While the payout structure of MLPs is in place to align the economic interests of general and limited partners, analysts and investors say those can diverge.
“A GP can have debt and need distributions to service that debt, or have other assets that become challenged. That’s not necessarily in alignment with the limited partners’ interest,” said Gretchen French of Moody’s Investors Service.
Some have questioned structures like those of pipeline company Kinder Morgan, under which general partner Kinder Morgan Inc controls several master limited partnerships.
Kinder Morgan bought the assets that became El Paso Pipeline Partners in May 2012. But El Paso has recently underperformed its sister partnership, Kinder Morgan Energy Partners LP. Over the past 6 months, El Paso shares have dropped more than 25 percent, compared with a 4 percent drop at KMP.

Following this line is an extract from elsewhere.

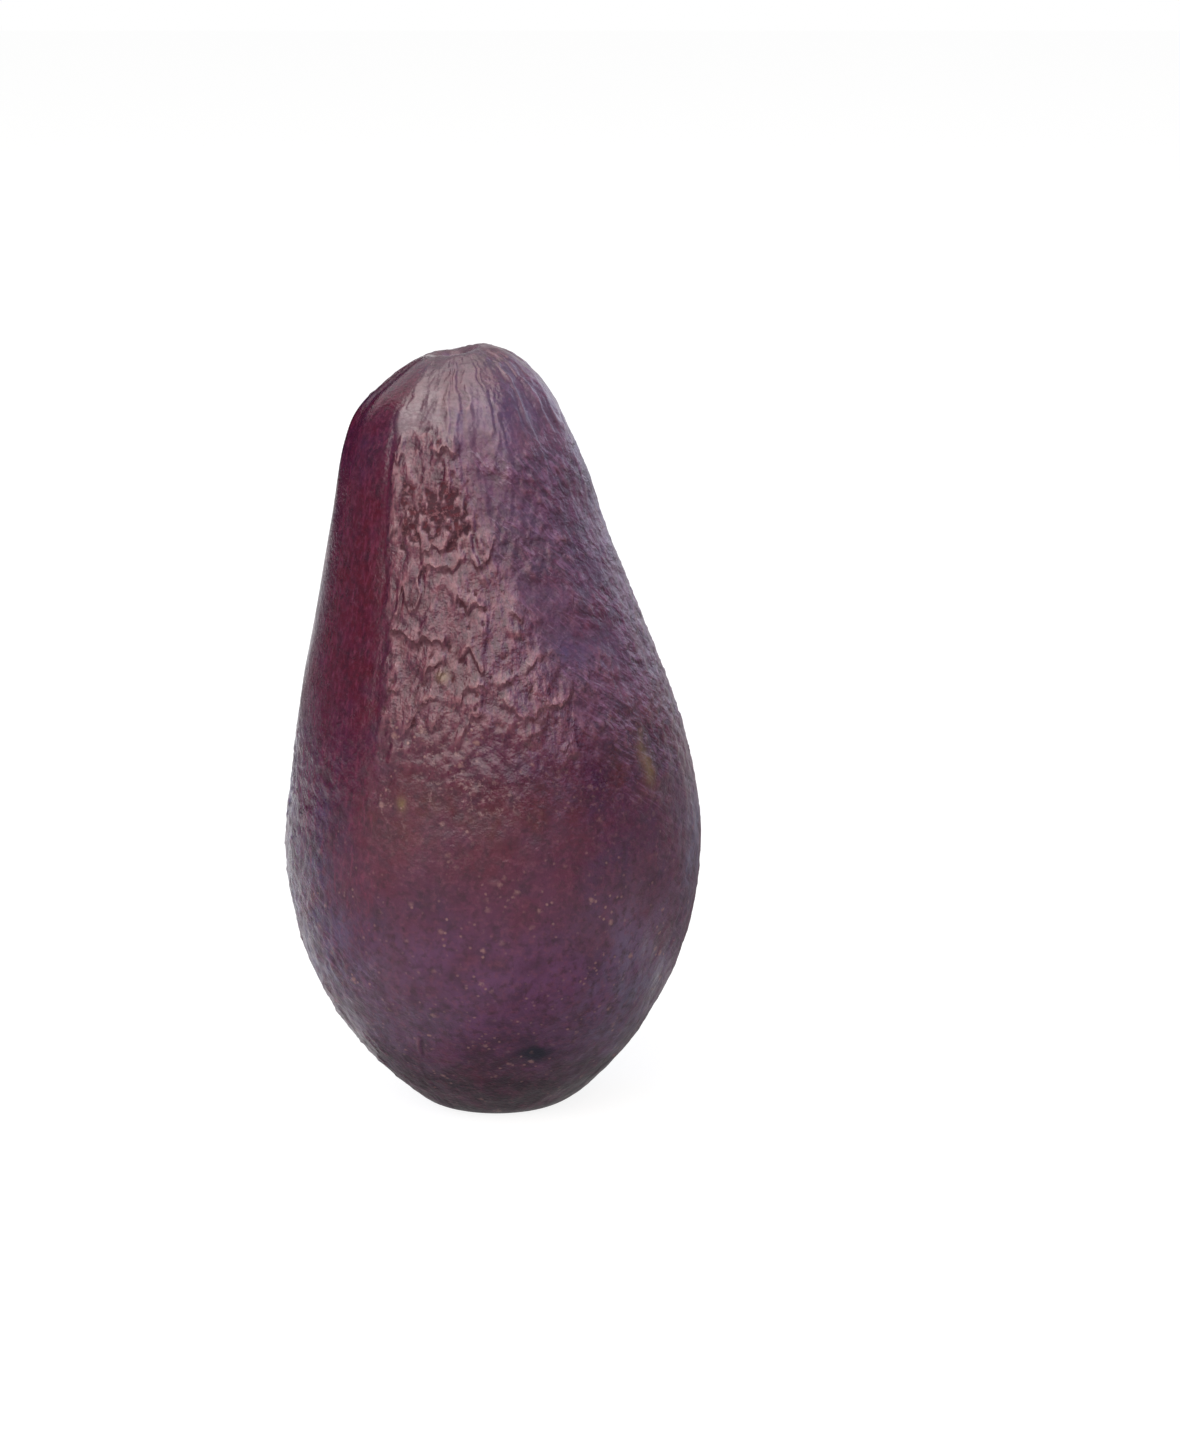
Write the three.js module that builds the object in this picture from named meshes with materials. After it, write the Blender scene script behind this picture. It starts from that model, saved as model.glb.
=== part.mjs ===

Overall, MLPs have generated strong returns. The Alerian MLP Index, which includes 50 partnerships, has delivered a yield of nearly 6 percent over the last decade, well above the Barclays US Aggregate Total Return Bond index yield of 2.5 percent and a 2 percent yield for the Standard & Poor’s 500 as of the end of last year.
Units have also outperformed stocks. In the last five years, the Alerian MLP index climbed 138 percent, compared with an 86 percent gain in the S&P 500.
But rising interest rates may reduce the appeal of MLPs.
If rates do climb, investors may prefer U.S. treasury bills with similar yields to MLPs “because an MLP is in general estimation riskier than a T-bill,” said Akin Gump’s Goodgame.
Even supposedly safe investments like pipelines and storage facilities have had their problems. Boardwalk Pipeline Partners , a $3.3 billion midstream partnership controlled by Loews Corp slashed its distribution nearly 80 percent this February on weakening cash flows and a heavy debt load.
The move sent its units down over 40 percent.
“In the 7 or 8 years that we’ve been doing this, I don’t think we’ve misjudged a management team as badly as we’ve misjudged this one, or what we thought was probably a pretty good general partner,” said Dan Tutcher, a principal at Center Coast Capital Advisors and former president of Enbridge Energy Partners.